Universal knew they had something promising in “Pitch Perfect,” and thanks to buzz on social media, they opened the the film first in limited release before going wide next weekend. On only 335 screens, the picture averaged a stellar $14k per screen, elbowing its way into the top ten. Universal wallpapered the airwaves with TV ads, and slapped the trailer in front of a number of big releases, and the young female demographic certainly responded. It was enough to get the film over free-falling 3D offerings “Finding Nemo 3D” and “Resident Evil: Retribution,” both of which underperformed. As has been reported many times already, however, 'Retribution' continues to register the customary massive overseas grosses for that franchise. Sony will consider 'Retribution' a blip, as plans are likely already underway for the next, and last entry in the seemingly endless 'Resident Evil' series.

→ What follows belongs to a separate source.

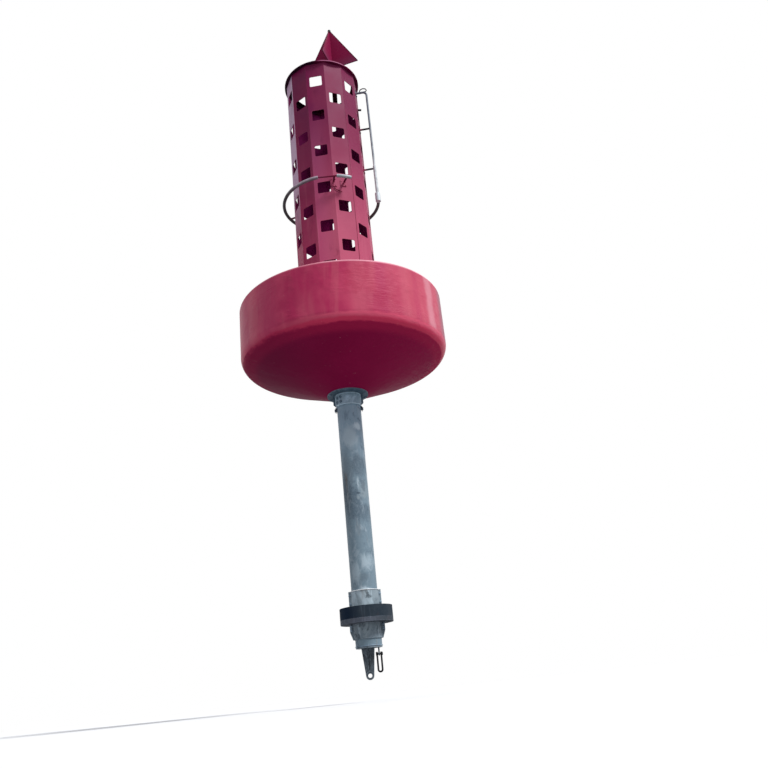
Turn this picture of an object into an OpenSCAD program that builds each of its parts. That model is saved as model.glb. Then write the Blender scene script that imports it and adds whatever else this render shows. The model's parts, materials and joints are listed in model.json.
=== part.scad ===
// Navigation buoy: foam float, perforated twelve-sided tower, cone topmark and ballasted tail tube.
// Millimetres, +Z up. The origin is on the buoy's axis at its waterline.
// An azimuth is counted from -Y towards +X, seen from above.

/* [Float] */
// Radius of the float
float_r = 1100; // [900:10:1400]
// Height of the float's side, with both rounded edges
float_side_h = 673; // [450:1:900]
// Depth of the side's lower edge under the waterline
float_draught = 190; // [100:5:300]
// Radius of the rounded upper edge
float_top_round = 22; // [15:1:90]
// Radius of the rounded lower edge
float_low_round = 125; // [60:1:180]
// Rise of the conical underside, in degrees
float_cone_angle = 22.4; // [10:0.1:30]

/* [Core tube and flange] */
// Wall of the core tube
core_wall = 8; // [6:1:20]
// Reach of the core tube under the bottom flange
core_reach = 136; // [100:2:220]
// Radius of the bottom flange
flange_r = 216; // [190:2:300]
// Thickness of the bottom flange
flange_t = 14; // [8:1:25]
// Number of ribs under the flange
gusset_count = 2; // [2:1:8]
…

Usually box office flops generate a lot of publicity on their own for their piddling receipts. But box office flops don’t get more anonymous than “Won’t Back Down,” a school drama starring two names, Maggie Gyllenhaal and Viola Davis, that have never generated any box office enthusiasm. A year ago, this project had promise, as most figured Davis was headed for Oscar glory with “The Help.” Then The Weinstein Company steamrolled voters with “The Iron Lady” screeners and Gyllenhaal and Davis proceeded to have a year of almost zero exposure, leading to a film that had no business being on 2,515 screens despite a respectable TV ad budget. Among wide releases at 2,500+ locations, this ranks as one of the absolute worst debuts, only barely beating out the third week of “The Master,” itself at only 856 locations. Support your local arthouse theater, boys and girls.
1. The Great Exotic Marigold Hotel Transylvania (Sony) - $43 million
2. Loop de Loop (Sony TriStar) - $21.2 million
3. End Of Swatch (Open Road) - $8 million ($26.2 mil.)
4. If God Is Willing And That Trouble Gon' Curve (Warner Bros.) - $7.5 million ($23.7 mil.)
5. The Hausu At The End Of The Street (Relativity) - $7.2 million ($22.2 mil.)
6. Not Glee (Universal) - $5.1 million
7. Finding Nemo: Retribution 3D (Disney) - $3.8 million ($36 mil.)
8. Resident Nemo 3D (Sony) - $2.8 million ($39 mil.)
9. They Backed Down (Fox) - $2.7 million
10. The Massa (The Weinstein Company) - $2.6 million ($9.5 mil.)